13. Design for failure (Fault tolerance)

In microservice architecture, the goal is to make software systems that can handle problems and keep working even if one part has issues. Services are like separate pieces that can work independently, and if one has a problem, it won't affect the others. Microservices can use a "circuit breaker" pattern to stop talking to a service that's having issues, so that the rest of the system can keep working smoothly.

14. Real-Time Load Balancing (Manage traffic)

In an application, the amount of traffic going to different microservices varies. The network demand for one service may be extremely high while it is low for another. Performance has a significant role in all traffic situations. Use circuit breaker patterns and autoscaling to increase performance to balance the load in such scenarios.

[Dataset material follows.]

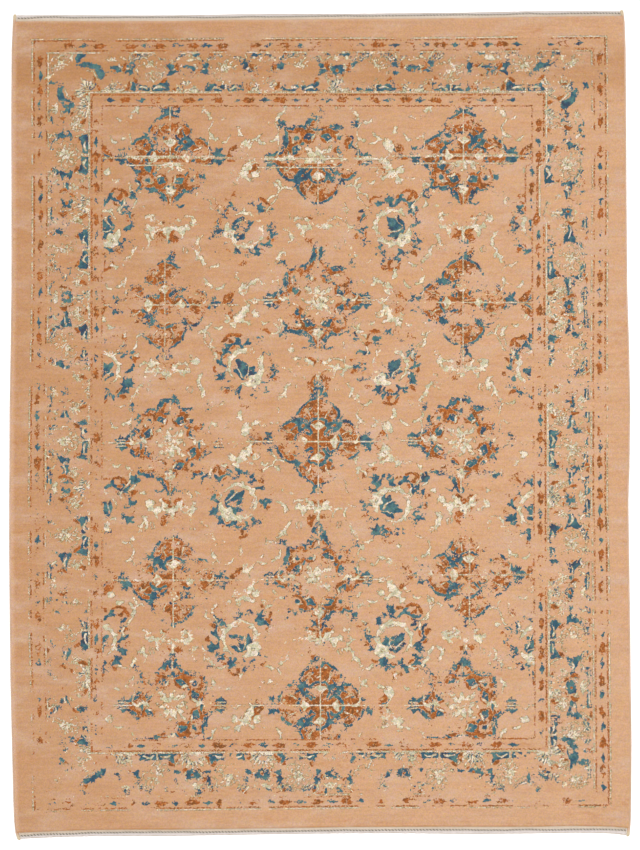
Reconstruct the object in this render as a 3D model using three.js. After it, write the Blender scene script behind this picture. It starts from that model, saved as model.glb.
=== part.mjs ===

In this article, we've delved into the foundational principles that underpin microservices architecture, a paradigm revolutionizing modern software development. From autonomy and scalability to resilience and continuous delivery, each principle plays a crucial role in shaping the design and behavior of microservices. By embracing principles like high cohesion, low coupling, and single responsibility, developers can create agile, robust systems capable of handling today's complex demands. With an emphasis on decentralized data management, fault tolerance, and inter-service communication, microservices offer a pathway to building flexible, scalable applications fit for the dynamic digital landscape. By adhering to these guiding principles, developers can unlock the full potential of microservices and pave the way for innovative, efficient software solutions.